Joseph von Blumenthal was born in Brussels, the son of Baron Joseph von Blumenthal and Baroness Maria Therese, née Malabreck. His father, who had a job with the Austrian government, took the family to Prague during the Brabant Revolution (1789–1790). The young Blumenthal and his two brothers, Casimir and Léopold, learned to play the violin and studied composition with Abbé Vogler. When Vogler went to Vienna in 1803 to produce his opera Samori, he recommended his students to the director of the Theater an der Wien, and on his testimony, they were accepted into the theatre orchestra, Joseph on viola, his siblings on violin. From 1842 to 1844 Blumenthal was choirmaster at the Piarist Church, Vienna.
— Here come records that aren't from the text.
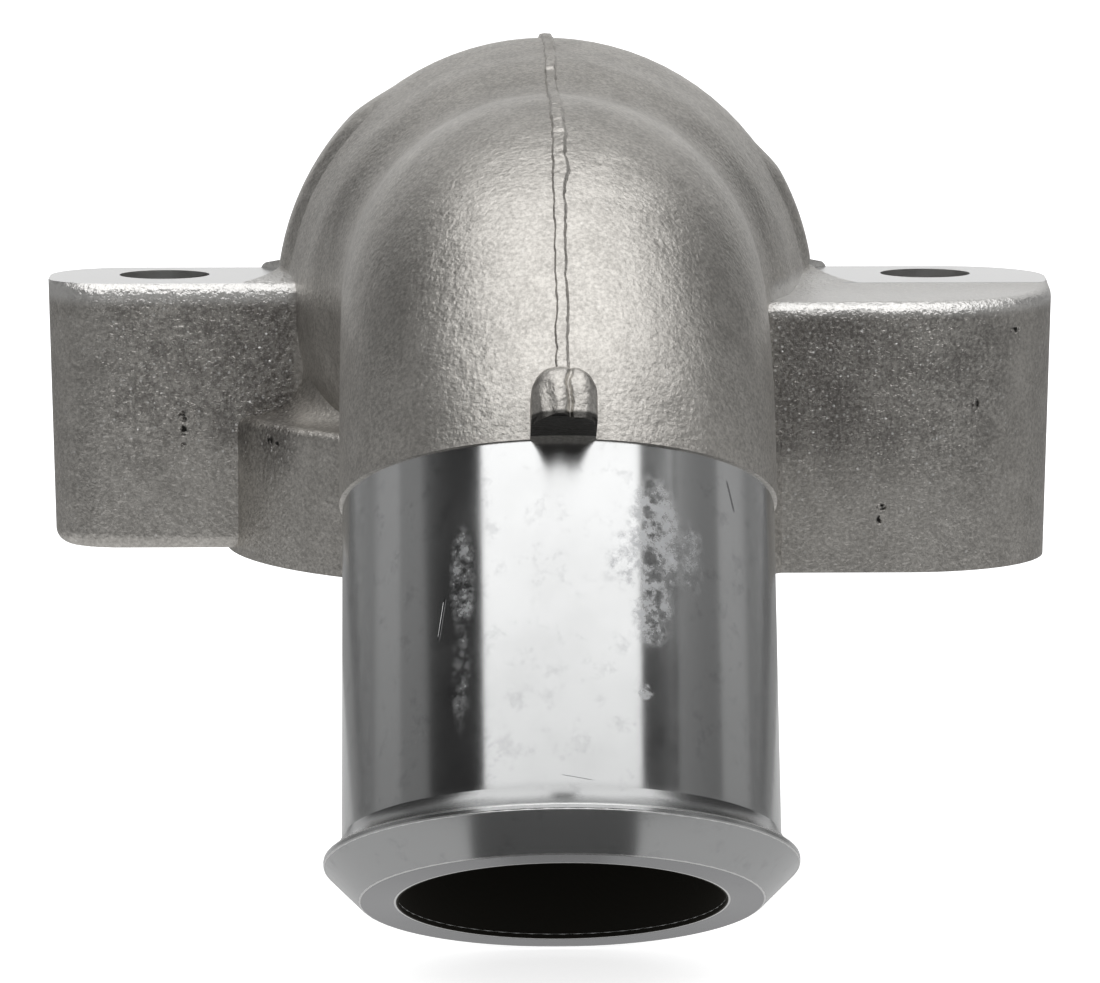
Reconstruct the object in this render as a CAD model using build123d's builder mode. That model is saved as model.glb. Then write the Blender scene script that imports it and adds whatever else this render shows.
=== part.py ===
from build123d import *

import os
from math import acos, cos, radians, sin

# Coolant water outlet: one aluminium casting that bolts over an engine's coolant port.
# Coolant rises through the round flange into a bulb, turns through an elbow
# and leaves by a turned hose spigot that points down and forward.
#
# Frame: the origin is on the mating face, at the centre of the port and midway between the bolts.
# +Z runs up along the bolts, +X is to the right, and the spigot leans towards -Y, the front.

# Round flange
flange_radius = 31.0
flange_thickness = 13.4
flange_edge_rounding = 1.2
flange_fillet = 4.6

# Bolt ears: tall blocks, deeper in front on the right than on the left
bolt_spacing = 73.6
bolt_hole_radius = 4.35
ear_height = 26.0
ear_root = 18.0
ear_back = 7.3
left_ear_front = 9.4
left_ear_end = 47.8
left_ear_relief = 0.5
left_ear_front_corner = 6.0
left_ear_back_corner = 7.5
right_ear_front = 22.2
right_ear_end = 48.1
right_ear_front_corner = 14.0
right_ear_back_corner = 9.5
ear_edge_rounding = 1.2
left_ear_foot_rounding = 1.5
ear_draft = 1.2
ear_crown = 1.3
ear_crown_back = 0.4
ear_crown_back_slope = 0.2
ear_crown_foot = 0.1
ear_crown_front = 8.5
ear_fall = 0.6
ear_fall_slope = 0.02
spot_face_radius = 11.6

# Bulb: a ball over the port, drawn out forwards along an axis that rises slightly.
# It narrows to the pipe by a cone, a full arc and a hollow arc.
bulb_radius = 25.4
bulb_height = 23.4
neck_radius = 25.1
body_rise = 5.0
body_cone_angle = 12.0
body_cone_length = 9.1
body_arc_radius = 24.0
body_hollow_radius = 26.0

# Elbow: its cast pipe leaves the bulb along the rising axis and bends down to the spigot
pipe_radius = 19.3
bend_radius = 22.0
cast_straight = 3.0
spigot_lean = 25.0

# Turned spigot with its hose bead and chamfered mouth
spigot_radius = 19.0
spigot_length = 35.8
bead_radius = 20.6
bead_land = 0.5
bead_ramp = 1.9
bead_ramp_rounding = 3.0
mouth_chamfer_length = 3.1
mouth_face_radius = 17.5
bore_radius = 14.2

# Lug on the outside of the elbow, level with the shoulder
lug_width = 5.6
lug_length = 4.5
lug_height = 6.3
lug_corner = 2.2
lug_rounding = 1.3

# Raised pads on the sides of the bulb: two on the left and one on the right
pad_proud = 0.5
pad_back = 12.0
pad_front = 2.5
pad_corner = 1.6
upper_left_pad = (34.4, 41.0)
lower_left_pad = (27.5, 33.8)
right_pad = (28.2, 35.8)

# Inside: a seat for the regulating insert, the chamber over it and the way to the bore
wall = 4.4
seat_radius = 27.0
seat_depth = 3.0

# The side plane is the plane of symmetry. Points on it are (forward, up).
side_plane = Plane(origin=(0, 0, 0), x_dir=(0, -1, 0), z_dir=(-1, 0, 0))
lean = radians(spigot_lean)
rise = radians(body_rise)
draft = radians(ear_draft)
bulb_centre = Vector(0, 0, bulb_height)
body_axis = Vector(0, -cos(rise), sin(rise))
spigot_axis = Vector(0, -sin(lean), -cos(lean))

# The bulb's profile plane runs along the rising axis, with its Y upwards
body_plane = Plane(origin=bulb_centre, x_dir=body_axis, z_dir=(-1, 0, 0))

# The full arc and the hollow arc share a tangent. Its slope follows from the drop that the
# cone leaves between the ball's radius and the pipe's.
cone_slope = radians(body_cone_angle)
cone_way = Vector(cos(cone_slope), -sin(cone_slope))
cone_normal = Vector(sin(cone_slope), cos(cone_slope))
arcs_drop = (cone_normal * bulb_radius + cone_way * body_cone_length).Y - pipe_radius
steep_slope = acos((body_arc_radius * cos(cone_slope) + body_hollow_radius - arcs_drop)
                   / (body_arc_radius + body_hollow_radius))
steep_normal = Vector(sin(steep_slope), cos(steep_slope))


# Ends of the cone and of the full arc, on the body's outline moved inwards by inset
def taper_points(inset):
    cone_start = cone_normal * (bulb_radius - inset)
    cone_end = cone_start + cone_way * body_cone_length
    arc_end = cone_end + (steep_normal - cone_normal) * (body_arc_radius - inset)
    return cone_start, cone_end, arc_end


body_cone_start, body_cone_end, body_arc_end = taper_points(0)
taper_end = body_arc_end.X + body_hollow_radius * sin(steep_slope)

# The bend starts where the taper ends and stops a short straight before the shoulder
bend_turn = 90 - spigot_lean + body_rise
bend_start = bulb_centre + body_axis * taper_end
bend_end = bend_start + Vector(0, -(sin(rise) + cos(lean)), sin(lean) - cos(rise)) * bend_radius
shoulder_centre = bend_end + spigot_axis * cast_straight
spigot_plane = Plane(origin=shoulder_centre, x_dir=spigot_axis, z_dir=(-1, 0, 0))

# Round flange with the neck that carries the bulb, turned about the port axis
with BuildPart() as flange:
    with BuildSketch(side_plane):
        with BuildLine():
            rim_side = Polyline((0, bulb_height), (0, 0), (flange_radius, 0),
                                (flange_radius, flange_thickness - flange_edge_rounding))
            rim_arc = RadiusArc(rim_side @ 1, (flange_radius - flange_edge_rounding, flange_thickness),
                                -flange_edge_rounding)
            land = Line(rim_arc @ 1, (neck_radius + flange_fillet, flange_thickness))
            neck_arc = RadiusArc(land @ 1, (neck_radius, flange_thickness + flange_fillet),
                                 flange_fillet)
            Polyline(neck_arc @ 1, (neck_radius, bulb_height), (0, bulb_height))
        make_face()
    revolve(axis=Axis.Z)

# Bulb with its forward body, turned about the rising axis and cut off at the mating face
with BuildPart() as bulb:
    with BuildSketch(body_plane):
        with BuildLine():
            RadiusArc((-bulb_radius, 0), body_cone_start, bulb_radius)
            Line(body_cone_start, body_cone_end)
            RadiusArc(body_cone_end, body_arc_end, body_arc_radius)
            RadiusArc(body_arc_end, (taper_end, pipe_radius), -body_hollow_radius)
            Polyline((taper_end, pipe_radius), (taper_end, 0), (-bulb_radius, 0))
        make_face()
    revolve(axis=Axis(bulb_centre, body_axis))
    split(bisect_by=Plane.XY, keep=Keep.TOP)


# Round pipe along the bend and the short straight after it
def pipe_solid(radius):
    with BuildPart() as pipe:
        with BuildLine(side_plane) as path:
            bend = JernArc(start=bend_start, tangent=body_axis, radius=bend_radius,
                           arc_size=-bend_turn)
            Line(bend @ 1, shoulder_centre)
        with BuildSketch(Plane(origin=bend_start, x_dir=(1, 0, 0), z_dir=body_axis)):
            Circle(radius)
        sweep(path=path.line)
    return pipe.part


# Bolt ear: a block with a rounded free end that leans outwards by the draft angle. Its plan
# is drawn square to the lean and cut off level at the underside. Its cast top is crowned
# over the bolt and falls towards the front.
def ear_solid(side, front, end, front_corner, back_corner, underside, foot_rounding):
    root = side * ear_root
    tip = side * (end - ear_height * sin(draft))
    top = ear_height + ear_crown
    plan = Plane(origin=(0, 0, underside), x_dir=(cos(draft), 0, -side * sin(draft)),
                 z_dir=(side * sin(draft), 0, cos(draft)))
    with BuildPart() as ear:
        with BuildSketch(plan):
            with BuildLine():
                FilletPolyline((root, ear_back), (tip, ear_back), (tip, -front), (root, -front),
                               radius=[back_corner, front_corner])
                Line((root, -front), (root, ear_back))
            make_face()
        extrude(amount=2 * top)
        split(bisect_by=Plane.XY.offset(underside), keep=Keep.TOP)
        with BuildSketch(side_plane):
            with BuildLine():
                Spline(
                    (-ear_back, ear_height + ear_crown_back),
                    (0, top),
                    (ear_crown_front, ear_height + ear_crown_foot),
                    (right_ear_front, ear_height - ear_fall),
                    tangents=[(1, ear_crown_back_slope), (1, -ear_fall_slope)],
                )
                Polyline((right_ear_front, ear_height - ear_fall), (right_ear_front, 3 * top),
                         (-ear_back, 3 * top), (-ear_back, ear_height + ear_crown_back))
            make_face()
        extrude(amount=2 * right_ear_end, dir=(side, 0, 0), mode=Mode.SUBTRACT)
        crown = ear.faces().sort_by(Axis.Z)[-1]
        root_edges = ear.faces().sort_by(Axis((0, 0, 0), (side, 0, 0)))[0].edges()
        fillet([edge for edge in crown.edges() if edge not in root_edges], ear_edge_rounding)
        if foot_rounding > 0:
            foot = ear.faces().sort_by(Axis.Z)[0]
            root_edges = ear.faces().sort_by(Axis((0, 0, 0), (side, 0, 0)))[0].edges()
            fillet([edge for edge in foot.edges() if edge not in root_edges], foot_rounding)
    return ear.part


left_ear = ear_solid(-1, left_ear_front, left_ear_end, left_ear_front_corner,
                     left_ear_back_corner, left_ear_relief, left_ear_foot_rounding)
right_ear = ear_solid(1, right_ear_front, right_ear_end, right_ear_front_corner,
                      right_ear_back_corner, 0, 0)

# Turned spigot: cylinder, ramp up to the bead, land and mouth chamfer
bead_end = spigot_length - mouth_chamfer_length
bead_start = bead_end - bead_land
ramp_start = bead_start - bead_ramp
with BuildPart() as spigot:
    with BuildSketch(spigot_plane):
        with BuildLine():
            Polyline((0, 0), (0, spigot_radius), (ramp_start, spigot_radius))
            RadiusArc((ramp_start, spigot_radius), (bead_start, bead_radius), -bead_ramp_rounding)
            Polyline((bead_start, bead_radius), (bead_end, bead_radius),
                     (spigot_length, mouth_face_radius), (spigot_length, 0), (0, 0))
        make_face()
    revolve(axis=Axis(shoulder_centre, spigot_axis))

# Lug: a block that stands out from the front of the pipe and ends level with the shoulder
with BuildPart() as lug:
    with BuildSketch(spigot_plane):
        with Locations((-lug_length / 2, pipe_radius - wall / 2)):
            Rectangle(lug_length, lug_height + wall / 2, align=(Align.CENTER, Align.MIN))
    extrude(amount=lug_width / 2, both=True)
    outward = Axis(shoulder_centre, spigot_plane.y_dir)
    along = Axis(shoulder_centre, spigot_axis)
    fillet(lug.edges().filter_by(outward).sort_by(along)[:2], lug_corner)
    outer_face = lug.faces().sort_by(outward)[-1]
    shoulder_end = lug.faces().sort_by(along)[-1]
    shoulder_edges = shoulder_end.edges()
    rounded_edges = [edge for edge in outer_face.edges() if edge not in shoulder_edges]
    fillet(rounded_edges, lug_rounding)


# Raised pad on the side of the bulb: a slightly larger ball, cut down to a rounded outline
def pad_solid(side, low, high):
    with BuildPart() as pad:
        with BuildSketch(side_plane):
            with Locations(((pad_front - pad_back) / 2, (low + high) / 2)):
                RectangleRounded(pad_front + pad_back, high - low, pad_corner)
        extrude(amount=2 * bulb_radius, dir=(side, 0, 0))
        with Locations(bulb_centre):
            Sphere(bulb_radius + pad_proud, mode=Mode.INTERSECT)
    return pad.part


# Hollow inside: the port, the ball-shaped chamber over it, a funnel towards the elbow,
# and the round way through the bend and out of the spigot
chamber_radius = bulb_radius - wall
chamber_cone_start, chamber_cone_end, chamber_arc_end = taper_points(wall)
with BuildPart() as hollow:
    with BuildSketch(body_plane):
        with BuildLine():
            RadiusArc((-chamber_radius, 0), chamber_cone_start, chamber_radius)
            Line(chamber_cone_start, chamber_cone_end)
            RadiusArc(chamber_cone_end, chamber_arc_end, body_arc_radius - wall)
            Polyline(chamber_arc_end, (taper_end, bore_radius), (taper_end, 0),
                     (-chamber_radius, 0))
        make_face()
    revolve(axis=Axis(bulb_centre, body_axis))
    split(bisect_by=Plane.XY, keep=Keep.TOP)
    with BuildSketch(Plane.XY):
        Circle(neck_radius - wall)
    extrude(amount=bulb_height)
    with BuildSketch(Plane.XY):
        Circle(seat_radius)
    extrude(amount=seat_depth)
    add(pipe_solid(bore_radius))
    with BuildSketch(Plane(origin=shoulder_centre, x_dir=(1, 0, 0), z_dir=spigot_axis)):
        Circle(bore_radius)
    extrude(amount=spigot_length)

with BuildPart() as casting:
    add(flange.part)
    add(bulb.part)
    add(pipe_solid(pipe_radius))
    add(left_ear)
    add(right_ear)
    add(lug.part)
    add(pad_solid(-1, *upper_left_pad))
    add(pad_solid(-1, *lower_left_pad))
    add(pad_solid(1, *right_pad))
    add(spigot.part)
    add(hollow.part, mode=Mode.SUBTRACT)
    with BuildSketch(Plane.XY.offset(ear_height)):
        with GridLocations(bolt_spacing, 0, 2, 1):
            Circle(spot_face_radius)
        with GridLocations(bolt_spacing + 2 * spot_face_radius, 0, 2, 1):
            Rectangle(2 * spot_face_radius, 2 * spot_face_radius)
    extrude(amount=2 * ear_crown, mode=Mode.SUBTRACT)
    with BuildSketch(Plane.XY):
        with GridLocations(bolt_spacing, 0, 2, 1):
            Circle(bolt_hole_radius)
    extrude(amount=ear_height + ear_crown, mode=Mode.SUBTRACT)

casting.part.label = "outlet_casting"
os.makedirs("parts", exist_ok=True)
export_step(casting.part, "parts/outlet_casting.step")
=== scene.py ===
"""Coolant water outlet: blasted cast skin, flash line, lug and turned spigot on the packed casting."""

from math import acos, cos, degrees, hypot, pi, radians, sin
from types import SimpleNamespace

import bpy
import numpy as np
from mathutils import Matrix, Vector


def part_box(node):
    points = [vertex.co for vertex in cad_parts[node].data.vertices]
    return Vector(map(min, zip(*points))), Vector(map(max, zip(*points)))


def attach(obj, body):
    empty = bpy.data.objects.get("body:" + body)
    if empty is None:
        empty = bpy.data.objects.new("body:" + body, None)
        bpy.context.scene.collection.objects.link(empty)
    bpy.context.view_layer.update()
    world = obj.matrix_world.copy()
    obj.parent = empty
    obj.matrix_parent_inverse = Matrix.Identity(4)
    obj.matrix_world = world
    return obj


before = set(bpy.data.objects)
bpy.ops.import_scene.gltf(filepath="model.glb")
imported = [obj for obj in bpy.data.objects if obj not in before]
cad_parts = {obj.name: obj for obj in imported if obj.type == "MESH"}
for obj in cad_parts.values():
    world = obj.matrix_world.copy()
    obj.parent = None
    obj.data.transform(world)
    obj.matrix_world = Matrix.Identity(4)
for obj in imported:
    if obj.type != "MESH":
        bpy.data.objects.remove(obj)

bl_info = {
    "name": "Coolant water outlet",
    "version": (1, 0, 0),
    "blender": (4, 5, 0),
    "location": "3D View > Sidebar > Outlet",
    "description": "Cast skin, flash line, lug and turned spigot of a coolant water outlet",
    "category": "Object",
}

CASTING = "outlet_casting"
BODY = "root"
MM = 0.001
CASTING_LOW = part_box(CASTING)[0]

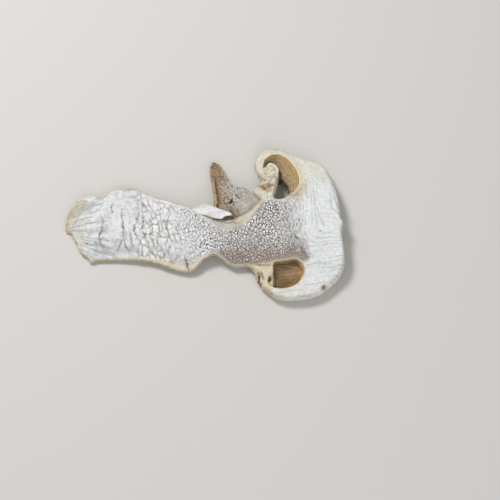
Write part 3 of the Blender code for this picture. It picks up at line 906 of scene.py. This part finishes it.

During the first two decades of the nineteenth century, Joseph von Blumenthal wrote a great deal of dramatic music, of which a part was attributed to his brothers. He composed music for the stage including an opera and ballet, symphonies, some chamber music and vocal works. Blumenthal also wrote a considerable amount of music for violin: many concert pieces and instructive works, including a Violin Method (published Vienna, 1805) and a treatise on harmonics (published Vienna, 1829).
His brother Casimir von Blumenthal (1787–1849) went on to become music director in Zurich, and Léopold von Blumenthal (born 1790) was a musician employed by a nobleman in Hungary. Both published compositions for violin and various other works.